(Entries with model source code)

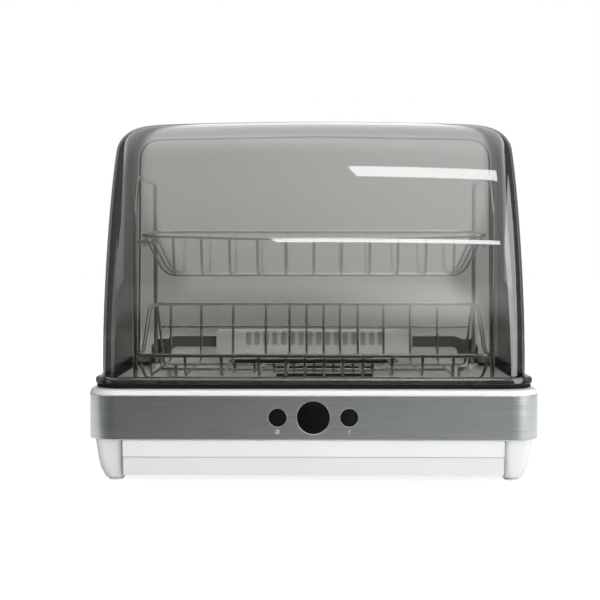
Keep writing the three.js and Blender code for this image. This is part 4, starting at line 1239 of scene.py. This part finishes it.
@dataclass
class AirAndHinges:
    """Pieces that keep the CAD's shape, with rounded edges, and the filter mat."""

    pleats: int = 12
    pleat: float = 0.4
    mat_thickness: float = 0.6
    mat_margin: float = 0.3
    base_nodes: tuple[tuple[str, Finish, float], ...] = (
        ("hinge_bracket_left", Finishes.white, 0.4),
        ("hinge_bracket_right", Finishes.white, 0.4),
        ("hinge_pin_left", Finishes.zinc, 0.3),
        ("hinge_pin_right", Finishes.zinc, 0.3),
        ("rear_duct", Finishes.white, 0.5),
        ("duct_trim", Finishes.dark, 0.3),
        ("air_screen", Finishes.black, 0.2),
        ("outlet_housing", Finishes.white, 0.5),
        ("heater", Finishes.mica, 0.15),
        ("fan_scroll", Finishes.scroll, 0.2),
        ("fan_motor", Finishes.zinc, 0.5),
        ("fan_bearing", Finishes.black, 0.4),
    )

    def mat(self) -> Skin:
        """The pleated filter mat just behind the air screen.

        Its face is depth = front + pleat * (1 - cos(2 * pi * pleats * share)) over the height.

        Returns:
            The mat's surface.
        """
        low, high = (np.array(corner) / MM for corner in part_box("air_screen"))
        share = np.linspace(0.0, 1.0, 97)
        height = low[2] + (high[2] - low[2]) * share
        wave = 1.0 - np.cos(2 * math.pi * self.pleats * share)
        depth = high[1] - FRONT_Y + self.pleat + self.pleat * wave
        behind = np.column_stack([depth + self.mat_thickness, height])[::-1]
        section = np.vstack([np.column_stack([depth, height]), behind])
        ends = (low[0] + self.mat_margin, high[0] - self.mat_margin)
        rows = [np.column_stack([np.full(len(section), x), section]) for x in ends]
        return capped(np.stack(rows), [row.mean(axis=0) for row in rows])

    def build(self, frame: dict) -> None:
        """Makes the pieces.

        Args:
            frame: The loaded frame.
        """
        shaped("air_filter_mat", self.mat(), Finishes.black, "base")
        for node, finish, edge in self.base_nodes:
            softened(frame, node, finish, "base", edge)
        softened(frame, "fan_rotor", Finishes.black, "fan", 0.15)
        for side in SIDES:
            softened(frame, f"hinge_leaf_{side}", Finishes.leaf, "lid_assembly", 0.5)


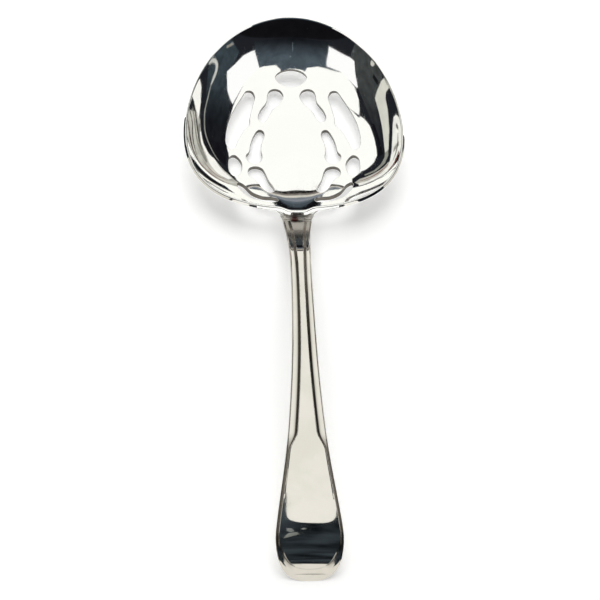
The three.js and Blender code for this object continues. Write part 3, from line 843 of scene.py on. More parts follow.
def handle_rings(tip_y, tip_z):
    """Rings from the solder to the tip and their marks, for a top line that ends at the tip."""
    s, y, z, tangent = top_line(tip_y, tip_z)
    length = s[-1]
    end_start = length - END_ROUND
    rings, marks = [], []
    for at, half_width, out in stations_along(s):
        flare = ease(at, SHOULDERS - SHOULDERS_LENGTH / 2, SHOULDERS + SHOULDERS_LENGTH / 2)
        dark = mix(mix(GROOVE, EDGE_LINE, flare), UPPER_LINE, ease(at - end_start, *TIP_LINE_START))
        marks.append(dark * ease(at, *GRIME_START) * (1 - ease(at - end_start, *GRIME_END)))
        band = mix(BAND_AT_NECK, BAND_AT_SHOULDERS, min(1, at / SHOULDERS))
        plain_run = mix(END_STEP_RUN, TIP_STEP_RUN, ease(at, end_start, length))
        ring = section(half_width, math.cos(out) if half_width else 0.0, math.sin(out),
                       mix(band, EDGE_RUN + plain_run + 0.1, flare), mix(STEP_RUN, plain_run, flare),
                       mix(NECK_THICK, END_THICK, ease(at, 0, length)))
        where = np.clip(at + ring[:, 1], 0, length)
        base_y, base_z = np.interp(where, s, y), np.interp(where, s, z)
        along_y, along_z = np.interp(where, s, tangent[:, 0]), np.interp(where, s, tangent[:, 1])
        if at == 0:
            along_y, along_z = -1.0, 0.0
        rings.append(np.stack([ring[:, 0], base_y - along_z * ring[:, 2], base_z - along_y * ring[:, 2]],
                              axis=1))
    return np.array(rings), np.array(marks)


tip_y, tip_z = -LENGTH / 2, 0.0
for _ in range(FITTING_ROUNDS):
    rings, marks = handle_rings(tip_y, tip_z)
    low = rings.reshape(-1, 3).min(0)
    tip_y -= LENGTH / 2 + low[1]
    tip_z -= low[2]
print("handle:", rings.shape, "tip at", round(tip_y, 2), round(tip_z, 2))

# %% [markdown]
# Rings become a shell of quads. Its normals come from the grid itself, as the cross product of the
# direction round a ring and the direction along the rings, which is smoother than the faces are.

# %% Shell over rings
WELD_WITHIN = 1e-4


def shell(rings, close_end):
    """Points, normals and faces over rings, closed at the start and perhaps at the end."""
    count = rings.shape[1]
    normals = unit(np.cross(slope_along(rings, 1, True), slope_along(rings, 0, False))).reshape(-1, 3)
    points = rings.reshape(-1, 3)
    polygons = []
    for i in range(len(rings) - 1):
        for j in range(count):
            k = (j + 1) % count
            polygons.append([i * count + j, i * count + k, (i + 1) * count + k, (i + 1) * count + j])
    ends = [0, (len(rings) - 1) * count] if close_end else [0]
    for first in ends:
        cap = list(range(len(points), len(points) + count))
        points = np.vstack([points, points[first:first + count]])
        normals = np.vstack([normals, np.tile([0.0, -1.0 if first else 1.0, 0.0], (count, 1))])
        polygons.append(cap if first else cap[::-1])
    corners = points[np.array([p[:3] for p in polygons])]
    volume = np.einsum("ij,ij->i", np.cross(corners[:, 0], corners[:, 1]), corners[:, 2]).sum()
    if volume < 0:
        polygons = [p[::-1] for p in polygons]
    return points, normals, polygons


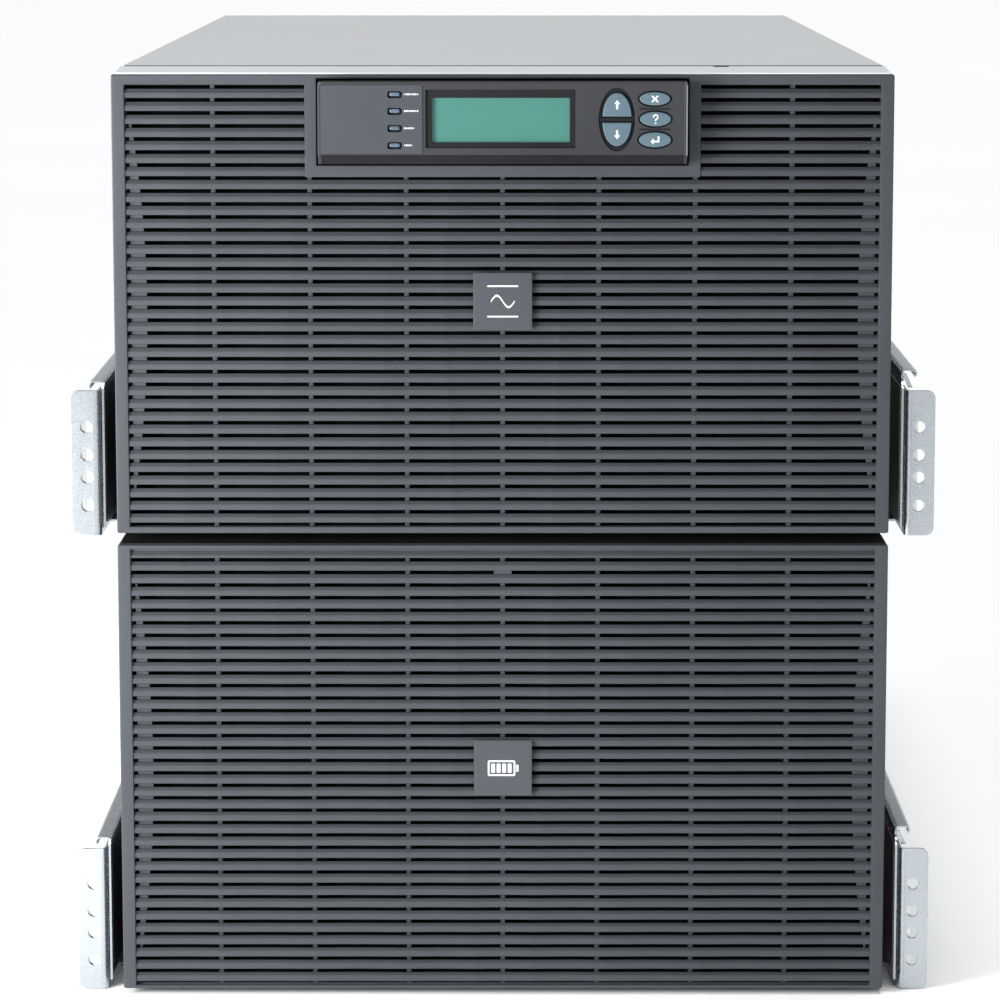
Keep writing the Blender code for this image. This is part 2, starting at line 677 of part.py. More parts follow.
def power_stage(unit):
    """Finned heat sinks on the floor, the power board over them, and what is soldered to it."""
    width, length, height = SINK_SIZE
    half_fin = FIN_THICKNESS / 2
    pitch = (width - FIN_THICKNESS) / (FIN_COUNT - 1)
    comb = [(-width / 2, 0.0), (width / 2, 0.0)]
    for index in reversed(range(FIN_COUNT)):
        x = -width / 2 + half_fin + index * pitch
        comb += [(x + half_fin, height), (x - half_fin, height)]
        if index:
            comb += [(x - half_fin, SINK_BASE), (x - pitch + half_fin, SINK_BASE)]
    for side, word in ((-1, "left"), (1, "right")):
        centre = (side * SINK_PLACE[0], SINK_PLACE[1], SHEET + PLAY)
        plate(f"heatsink_{word}", comb, length, centre, ALONG_Y, unit, "heatsink")

    board_low = SHEET + height + 3 * GAP
    board_high = board_low + BOARD_SHEET
    board_corner = (0.1950, 0.1500, board_high)
    span_block("power_board", (-0.1950, -0.2900, board_low), board_corner, unit, "circuit_board")
    bank_low = (-0.0200, -0.2400, board_high + GAP)
    bank_high = (0.1700, -0.1000, board_high + 0.0040)
    bank = span_block("capacitor_bank", bank_low, bank_high, unit, "capacitor")
    cans = []
    for row in range(2):
        for column in range(4):
            x, y = CAN_FIRST[0] + column * CAN_PITCH[0], CAN_FIRST[1] + row * CAN_PITCH[1]
            place = (x, y, board_high + 0.0020 + CAN_HEIGHT / 2)
            can = f"capacitor_{row}_{column}"
            cans.append(rod(can, CAN_RADIUS, CAN_HEIGHT, place, (0, 0, 1), unit, sides=14))
    join(bank, *cans)

    for side, word in ((-1, "input"), (1, "output")):
        centre = (side * CHOKE_PLACE[0], CHOKE_PLACE[1], board_high + GAP + CHOKE_HEIGHT / 2)
        coil = rod(f"{word}_choke", CHOKE_RADIUS, CHOKE_HEIGHT, centre, (0, 0, 1), unit, "winding", 20)
        cut(coil, rod(f"{word}_choke_bore", CHOKE_BORE_RADIUS, 2 * CHOKE_HEIGHT, centre, (0, 0, 1), unit))

    span_block("control_board", (-0.1800, -0.2600, 0.1900), (0.1800, 0.0500, 0.1916), unit, "circuit_board")


def panel_opening(name, unit, x, z, clear=0.0):
    """A cutter through a rear panel, over these x and z ranges and some clearance."""
    low = (x[0] - clear, REAR_Y - 0.01, z[0] - clear)
    high = (x[1] + clear, REAR_Y + 0.01, z[1] + clear)
    return span_block(name, low, high, unit)


def power_connector(name, foot, unit):
    """Battery connector with two deep ways for the lead's poles. Returns its panel opening."""
    top = foot + CONNECTOR_HEIGHT
    low = (CONNECTOR_X[0], REAR_Y - 0.0300, foot)
    body = span_block(name, low, (CONNECTOR_X[1], REAR_Y + 0.0080, top), unit, "connector")
    way_width, way_height = CONNECTOR_WAY
    way_foot = foot + (CONNECTOR_HEIGHT - way_height) / 2
    ways = []
    for index in range(2):
        x = CONNECTOR_X[0] + 0.0040 + index * CONNECTOR_PITCH
        ways.append(((x, REAR_Y - 0.0150, way_foot), (x + way_width, REAR_Y + 0.02, way_foot + way_height)))
    cut(body, many_blocks(name + "_ways", ways, unit))
    return panel_opening(name + "_opening", unit, CONNECTOR_X, (foot, top), PANEL_CLEAR)


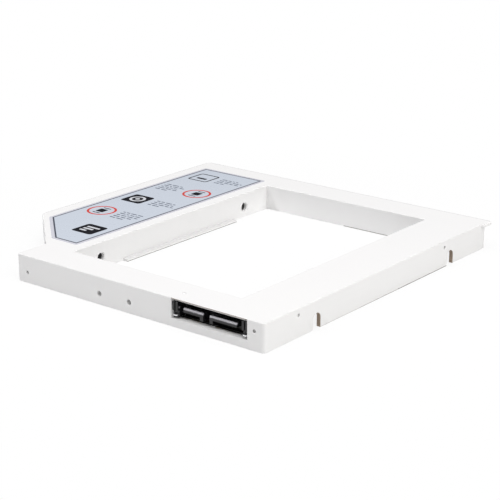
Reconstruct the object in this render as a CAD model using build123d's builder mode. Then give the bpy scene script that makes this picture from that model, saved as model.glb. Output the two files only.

PROBLEM TO WORK ON: Output only the lines from the top of the entries through the one holding "that keep the", copied exactly.

RIGHT ANSWER:
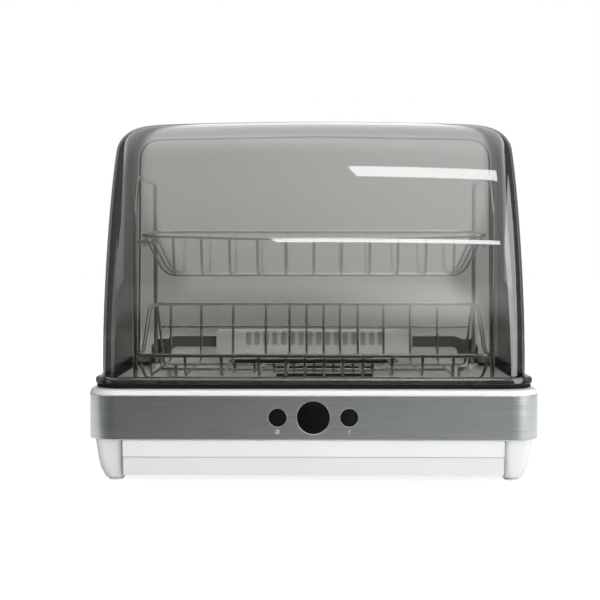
Keep writing the three.js and Blender code for this image. This is part 4, starting at line 1239 of scene.py. This part finishes it.
@dataclass
class AirAndHinges:
    """Pieces that keep the CAD's shape, with rounded edges, and the filter mat."""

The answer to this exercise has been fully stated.